Barriers to entry are Medium-to-High, defined by the capital intensity of forging and heat-treatment facilities, the established brand loyalty and distribution networks of OEM leaders, and the precise engineering required for tool-to-hammer compatibility.
⮕ Tier 1 Leaders * Epiroc (Atlas Copco): Market leader known for premium, high-endurance chisels engineered for its own extensive breaker line; strong global service network. * Sandvik (Rammer): A top competitor with a reputation for innovation in materials and tool design, offering a wide range of application-specific tools. * Montabert (Komatsu): Strong OEM presence, particularly in Europe and with Komatsu's integrated network; known for patented tool designs that optimize energy transfer. * NPK Construction Equipment: Major player in North America and Japan, offering a full range of durable tools with a strong dealer support system.
⮕ Emerging/Niche Players * Indeco: Italian manufacturer gaining share with a focus on performance and a comprehensive tool range for various breaker brands. * Soosan Heavy Industries: South Korean firm offering a competitive balance of price and performance, with a strong presence in Asia and growing exports. * Everdigm (Hanwoo): Another strong South Korean competitor expanding its global footprint in the mid-market segment. * Various Aftermarket Specialists: A fragmented landscape of regional players (e.g., in Turkey, China) competing primarily on price for high-volume, standard tool types.
The price build-up for a hydraulic breaker chisel is dominated by materials and manufacturing. A typical cost structure is ~40% raw materials (specialty steel), ~30% manufacturing (forging, machining, heat treatment), with the remaining ~30% covering logistics, SG&A, and supplier margin. The manufacturing process is energy-intensive, making energy prices a key secondary cost driver.
Aftermarket chisels are typically priced 20-40% below their OEM counterparts. However, performance and lifespan can vary significantly, making a cost-per-hour analysis essential. The most volatile cost elements are:
| Supplier | Region(s) | Est. Market Share | Stock Exchange:Ticker | Notable Capability |
|---|---|---|---|---|
| Epiroc AB | Global (HQ: Sweden) | 18-22% | STO:EPI-A | Premium metallurgy; extensive OEM-tied service network. |
| Sandvik AB (Rammer) | Global (HQ: Sweden) | 15-20% | STO:SAND | Innovation in tool design; strong brand recognition. |
| Montabert S.A.S. | Global (HQ: France) | 10-15% | TYO:6301 (Komatsu) | Patented tool/breaker systems; deep integration with Komatsu. |
| NPKCE | N. America, Asia | 8-12% | Private (US) / TYO:6494 (Japan) | Strong N. American dealer network; reputation for durability. |
| Indeco S.p.A. | Europe, N. America | 5-8% | Private | Broad compatibility; strong offering for non-OEM replacement. |
| Soosan Heavy Ind. | Asia, MEA | 4-7% | KRX:017550 | Competitive price-to-performance ratio; strong in emerging markets. |
Demand in North Carolina is robust and projected to outpace the national average, driven by a confluence of factors. The state's rapid population growth, particularly in the Raleigh and Charlotte metro areas, fuels a high rate of commercial and residential construction and demolition. Furthermore, significant funding from the IIJA is allocated to modernizing NC's highways and bridges, directly increasing the operational hours for hydraulic breakers. Local supply is handled by a mature network of major equipment dealers (e.g., Gregory Poole, James River) who stock OEM and select aftermarket chisels. While no major chisel manufacturing exists in-state, proximity to East Coast ports and national distribution hubs ensures adequate availability. The state's business-friendly environment is offset by a tight market for skilled equipment operators and mechanics.

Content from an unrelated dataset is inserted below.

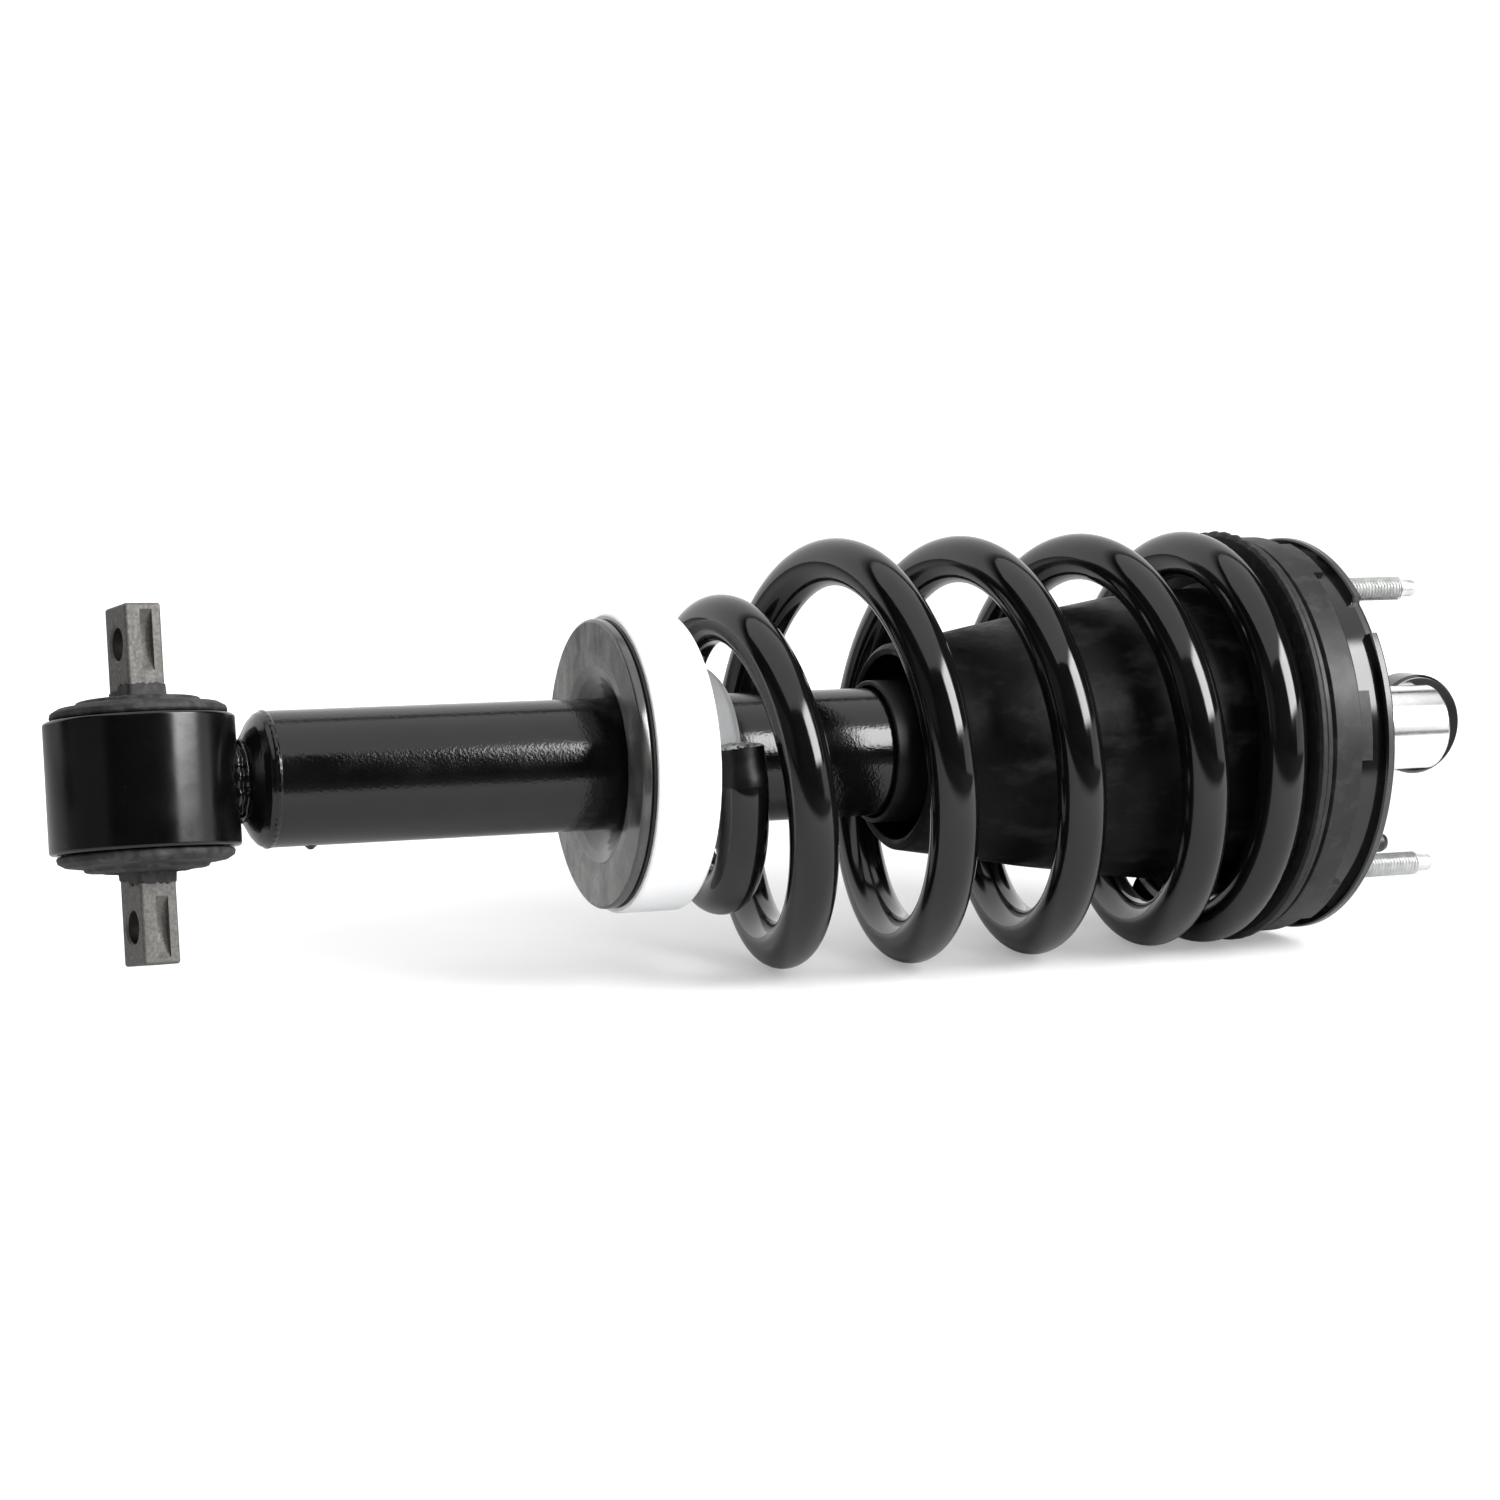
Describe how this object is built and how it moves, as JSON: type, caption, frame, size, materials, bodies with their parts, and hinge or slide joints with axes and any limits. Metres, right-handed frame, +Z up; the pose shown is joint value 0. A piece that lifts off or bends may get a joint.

| Risk Category | Grade | Justification |
|---|---|---|
| Supply Risk | Medium | Multiple global suppliers exist, but reliance on specific steel grades and international logistics creates vulnerability to disruption. |
| Price Volatility | High | Directly exposed to highly volatile global markets for specialty steel, energy, and freight. |
| ESG Scrutiny | Low | Product itself is low-focus. Scrutiny falls on the energy-intensive forging process and end-use noise/dust pollution. |
| Geopolitical Risk | Medium | Manufacturing is concentrated in stable regions (EU, Japan, US), but raw material sourcing and shipping can be impacted by conflict. |
| Technology Obsolescence | Low | Core technology is mature. Innovation is incremental (materials, geometry) rather than disruptive, posing little risk of obsolescence. |
Implement a TCO-Based Sourcing Model. Shift evaluation from unit price to a cost-per-hour metric. Mandate a pilot program with at least one qualified aftermarket supplier on a non-critical project. Track tool lifespan against OEM benchmarks to validate potential TCO savings of 15-25%. This data will enable smarter sourcing decisions across the entire equipment fleet.
Mitigate Steel Price Volatility. For high-volume chisel types, negotiate indexed pricing clauses tied to a relevant steel benchmark (e.g., CRU plate index). For suppliers unwilling to index, pursue fixed-price agreements for 6- to 12-month terms based on committed volumes. This strategy hedges against market shocks and improves budget predictability in a high-volatility environment.